Robby...What code do you use? What is the shaft used for? Even stair enclosures are allowed to terminate at a lid now...Wish I could post the sections, but ICC just put a stop to that...
 
I'm using 2015 IBC. In this instance I have a duct running from the roof down to two floors. I cannot use the typical exception for shaft enclosures as it's an I-2 occupancy. It seems that the requirement for Continuity would require the duct be enclosed in shaft wall construction the entire way through the second floor to the roof.

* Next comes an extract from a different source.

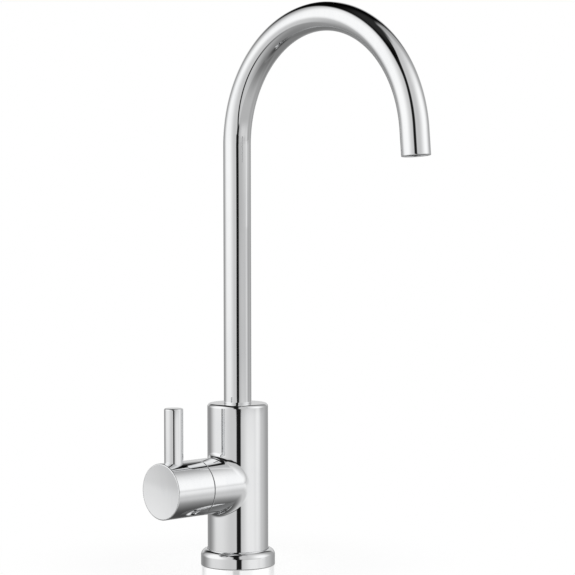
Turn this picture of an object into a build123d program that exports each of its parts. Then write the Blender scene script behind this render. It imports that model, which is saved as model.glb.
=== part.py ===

713.12 made me wonder when you would ever not take the shaft enclosure to the underside of the deck. It might open some options in my particular case since the shaft needs to offset horizontally before it can penetrate the roof deck.
 
So you can just choose at any time to end your shaft and cap it with construction with an equivalent rating to the shaft? Seems odd, since with the scenario I've described in a two-story building, the shaft could start at the second floor slab, end some arbitrary distance above that. The duct would enter and exit this little shaft box with a damper at each penetration, and then you're basically entrusting the rating of the floor to the dampers without much impact from a shaft.
 
Yep....really bugs me with stairs, but look at the 2015 for fire barrier continuity, it is pretty clear these days....I don't write, I don't like it, but I have to allow it...
 
Thanks Steveray, that at least clears my original question up. Still not sure it makes any sense that you are required to have a shaft for a two-story connection in an I-2/I-3 occupancy, but then can terminate it at whatever arbitrary distance you want above the floor. Not great Code language.
 
The building I work in has two sets of elevators, one goes to the 12 floor and the others go to the 20th floor. Not all shafts go to the top of the building...
 
Sure, but I would imagine the one that goes to the 12th floor extends to the 13th floor slab. The oddity is when you're allowed to cap the shaft at any distance above the last floor penetrated.
 
Cap it with a rated floor or rated lid...It shouldn't really matter....For example, I have an 8000 person office building in my town, 4 stories, with 8 stairs that all dump into the same unrated corridor with NONE directly to the exterior....They are adding an exit passageway to make one better. Those fire barriers would typically have to go to the deck above. Well....there is a TON of ducts, sprinklers, plumbing in that area. So now that would be "in the exit" and you would be putting a lid in it or on it anyway. (Or spending $100,000 to move it all) I imagine these are some of the reasons they are allowing more and more lids it seems...
 
The key is to completely isolate/encapsulate the shaft. Floor/ceiling assemblies generally make that easier to accomplish.